**DATA LINES:**

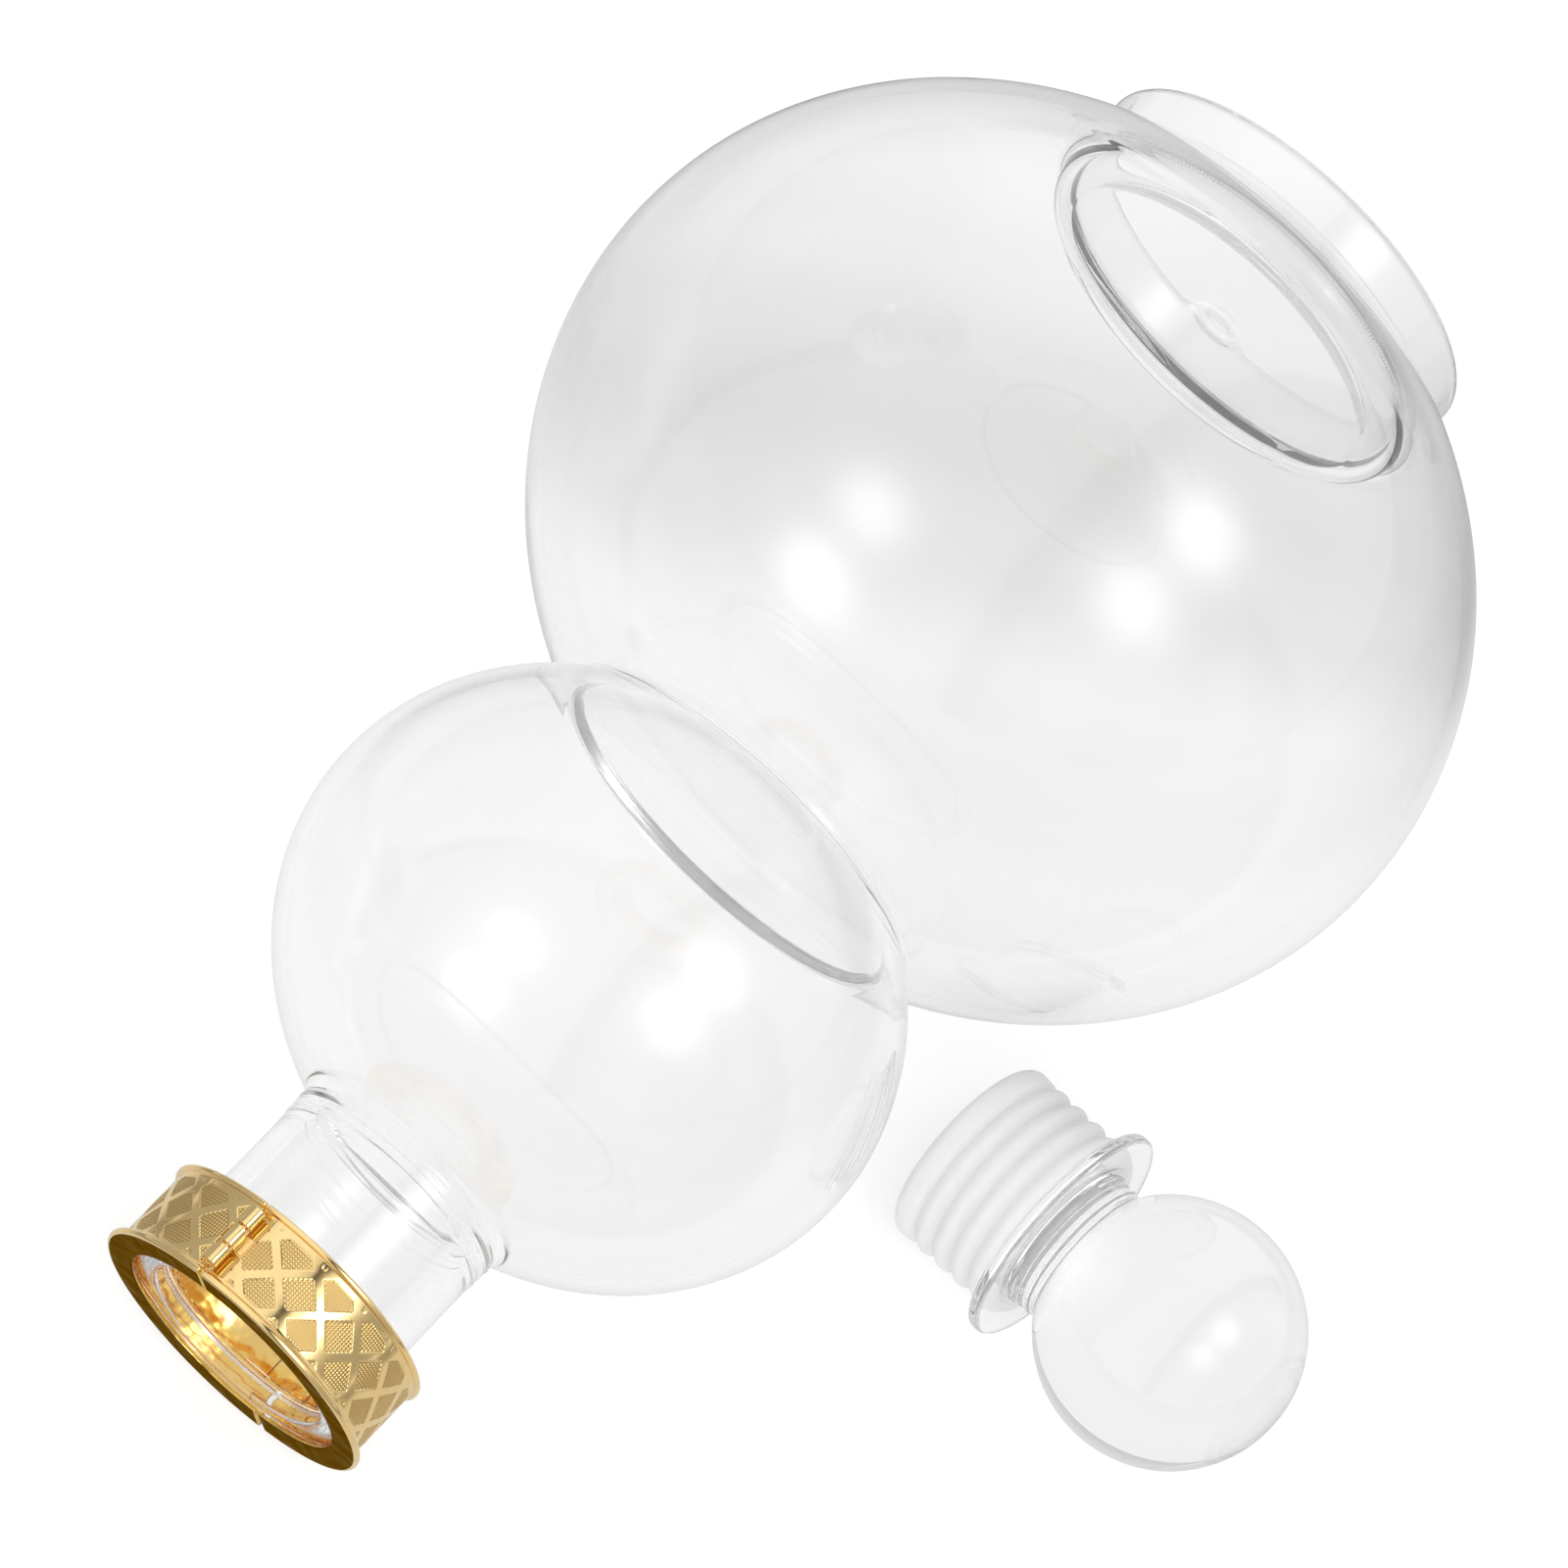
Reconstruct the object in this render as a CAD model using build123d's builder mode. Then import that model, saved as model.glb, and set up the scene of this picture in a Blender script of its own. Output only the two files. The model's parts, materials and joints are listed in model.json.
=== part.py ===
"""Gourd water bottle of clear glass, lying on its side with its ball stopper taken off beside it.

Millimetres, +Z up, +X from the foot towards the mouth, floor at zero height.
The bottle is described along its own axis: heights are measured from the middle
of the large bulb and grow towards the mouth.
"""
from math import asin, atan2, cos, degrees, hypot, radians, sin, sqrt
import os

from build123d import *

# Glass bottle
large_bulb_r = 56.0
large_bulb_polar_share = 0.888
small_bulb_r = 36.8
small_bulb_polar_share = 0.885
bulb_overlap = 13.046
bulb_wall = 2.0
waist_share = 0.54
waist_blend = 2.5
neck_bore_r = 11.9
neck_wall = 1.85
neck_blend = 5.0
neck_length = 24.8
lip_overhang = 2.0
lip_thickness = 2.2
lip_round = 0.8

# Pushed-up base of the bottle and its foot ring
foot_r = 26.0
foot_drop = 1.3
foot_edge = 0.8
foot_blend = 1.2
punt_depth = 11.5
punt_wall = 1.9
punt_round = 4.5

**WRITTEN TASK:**
Give the listing again, word for word.

**RESPONSE TO THE TASK:**
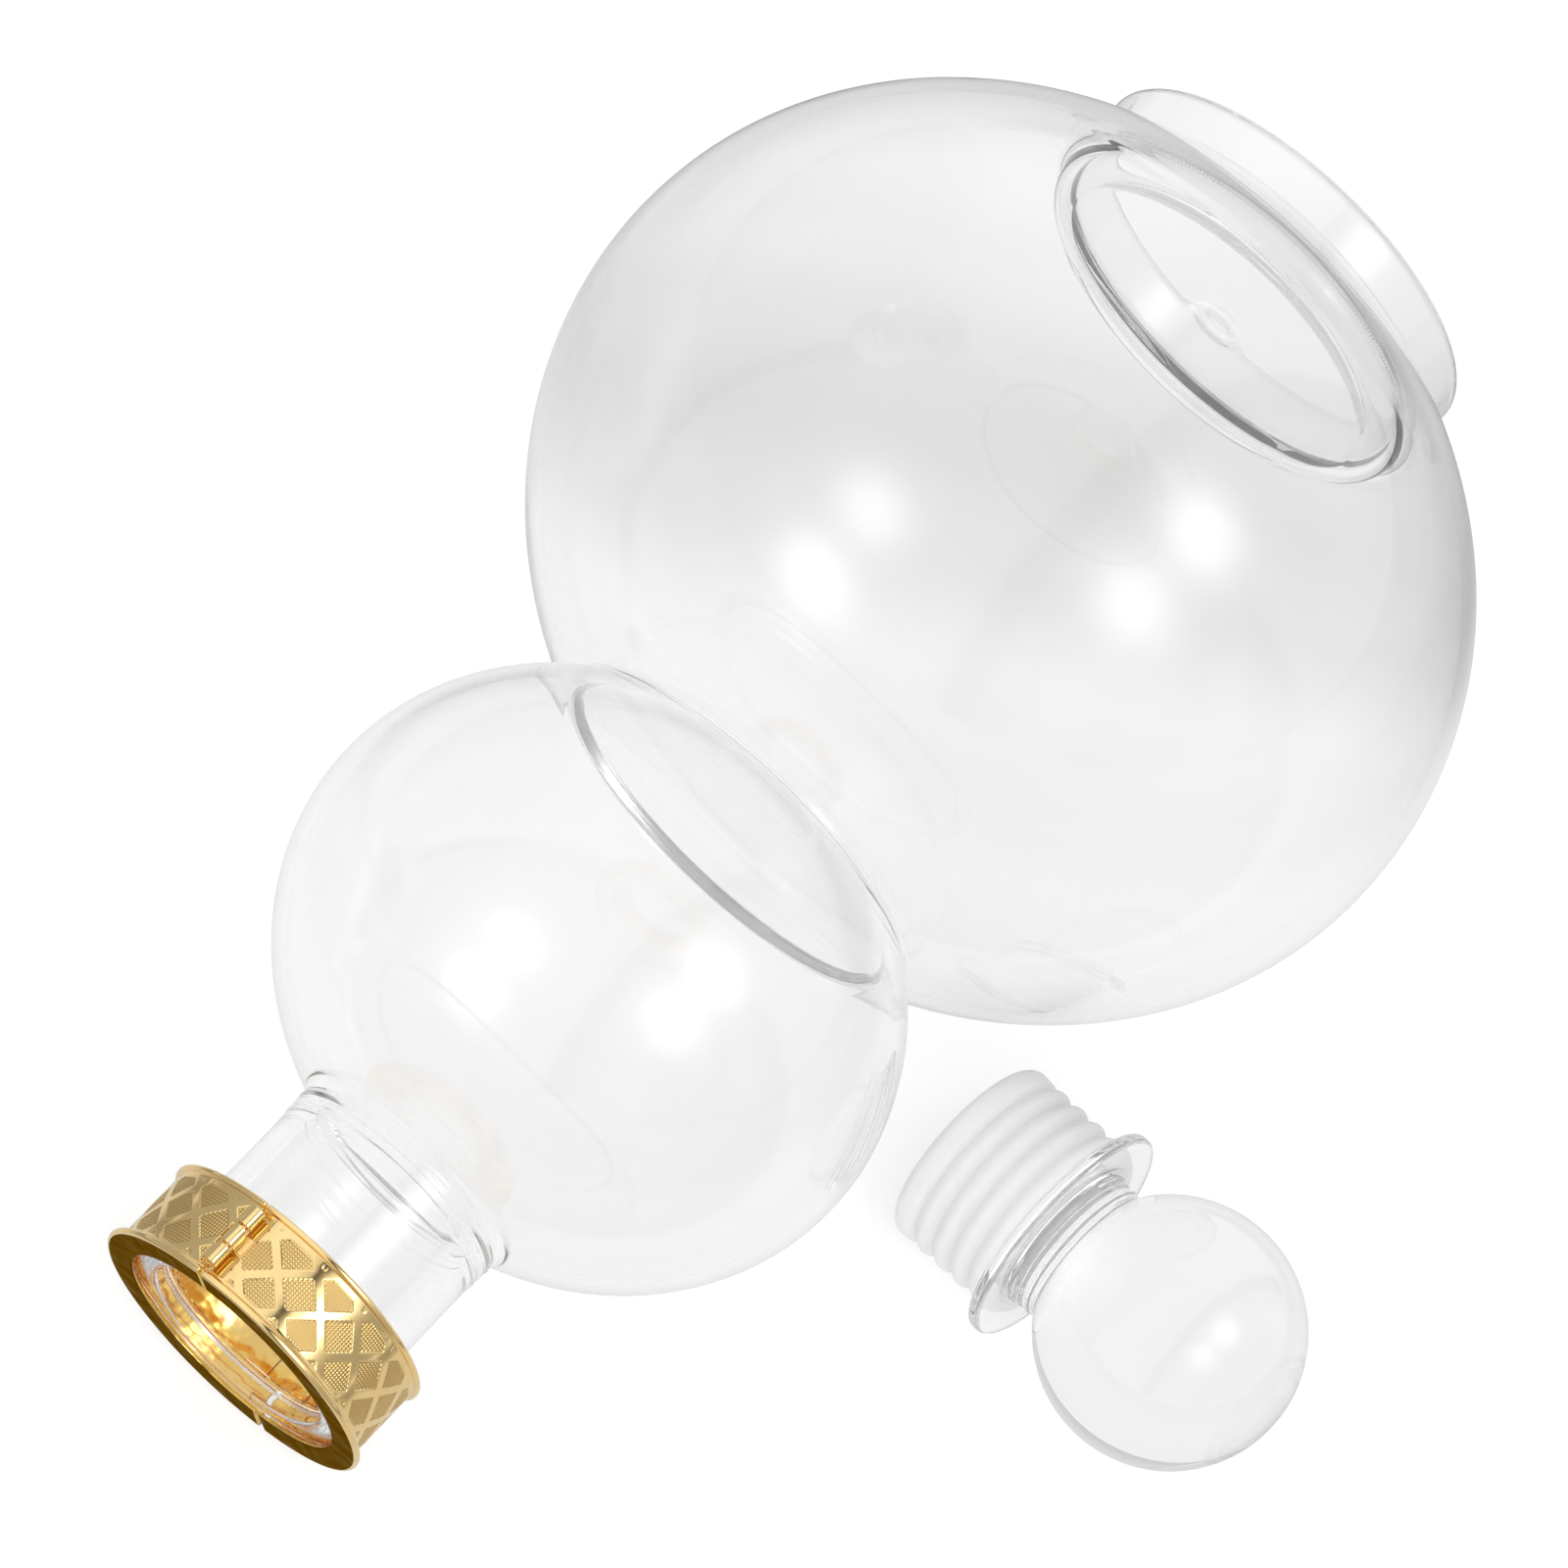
Reconstruct the object in this render as a CAD model using build123d's builder mode. Then import that model, saved as model.glb, and set up the scene of this picture in a Blender script of its own. Output only the two files. The model's parts, materials and joints are listed in model.json.
=== part.py ===
"""Gourd water bottle of clear glass, lying on its side with its ball stopper taken off beside it.

Millimetres, +Z up, +X from the foot towards the mouth, floor at zero height.
The bottle is described along its own axis: heights are measured from the middle
of the large bulb and grow towards the mouth.
"""
from math import asin, atan2, cos, degrees, hypot, radians, sin, sqrt
import os

from build123d import *

# Glass bottle
large_bulb_r = 56.0
large_bulb_polar_share = 0.888
small_bulb_r = 36.8
small_bulb_polar_share = 0.885
bulb_overlap = 13.046
bulb_wall = 2.0
waist_share = 0.54
waist_blend = 2.5
neck_bore_r = 11.9
neck_wall = 1.85
neck_blend = 5.0
neck_length = 24.8
lip_overhang = 2.0
lip_thickness = 2.2
lip_round = 0.8

# Pushed-up base of the bottle and its foot ring
foot_r = 26.0
foot_drop = 1.3
foot_edge = 0.8
foot_blend = 1.2
punt_depth = 11.5
punt_wall = 1.9
punt_round = 4.5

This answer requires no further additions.